* SHORT EXERCISE *
Extract the data exactly, missing nothing.

* DATA EXTRACT *
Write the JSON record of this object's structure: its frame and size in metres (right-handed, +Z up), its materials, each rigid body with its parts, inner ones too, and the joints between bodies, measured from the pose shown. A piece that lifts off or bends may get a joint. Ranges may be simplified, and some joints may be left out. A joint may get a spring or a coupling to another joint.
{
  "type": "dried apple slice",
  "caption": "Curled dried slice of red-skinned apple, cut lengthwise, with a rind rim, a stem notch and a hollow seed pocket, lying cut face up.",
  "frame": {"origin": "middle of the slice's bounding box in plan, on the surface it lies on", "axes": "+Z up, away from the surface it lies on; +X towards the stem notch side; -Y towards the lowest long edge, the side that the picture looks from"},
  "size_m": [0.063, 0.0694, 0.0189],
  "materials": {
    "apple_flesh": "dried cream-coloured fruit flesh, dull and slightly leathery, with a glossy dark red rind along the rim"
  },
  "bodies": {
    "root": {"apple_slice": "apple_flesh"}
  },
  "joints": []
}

* EXERCISE RESULT *
Write the JSON record of this object's structure: its frame and size in metres (right-handed, +Z up), its materials, each rigid body with its parts, inner ones too, and the joints between bodies, measured from the pose shown. A piece that lifts off or bends may get a joint. Ranges may be simplified, and some joints may be left out. A joint may get a spring or a coupling to another joint.
{
  "type": "dried apple slice",
  "caption": "Curled dried slice of red-skinned apple, cut lengthwise, with a rind rim, a stem notch and a hollow seed pocket, lying cut face up.",
  "frame": {"origin": "middle of the slice's bounding box in plan, on the surface it lies on", "axes": "+Z up, away from the surface it lies on; +X towards the stem notch side; -Y towards the lowest long edge, the side that the picture looks from"},
  "size_m": [0.063, 0.0694, 0.0189],
  "materials": {
    "apple_flesh": "dried cream-coloured fruit flesh, dull and slightly leathery, with a glossy dark red rind along the rim"
  },
  "bodies": {
    "root": {"apple_slice": "apple_flesh"}
  },
  "joints": []
}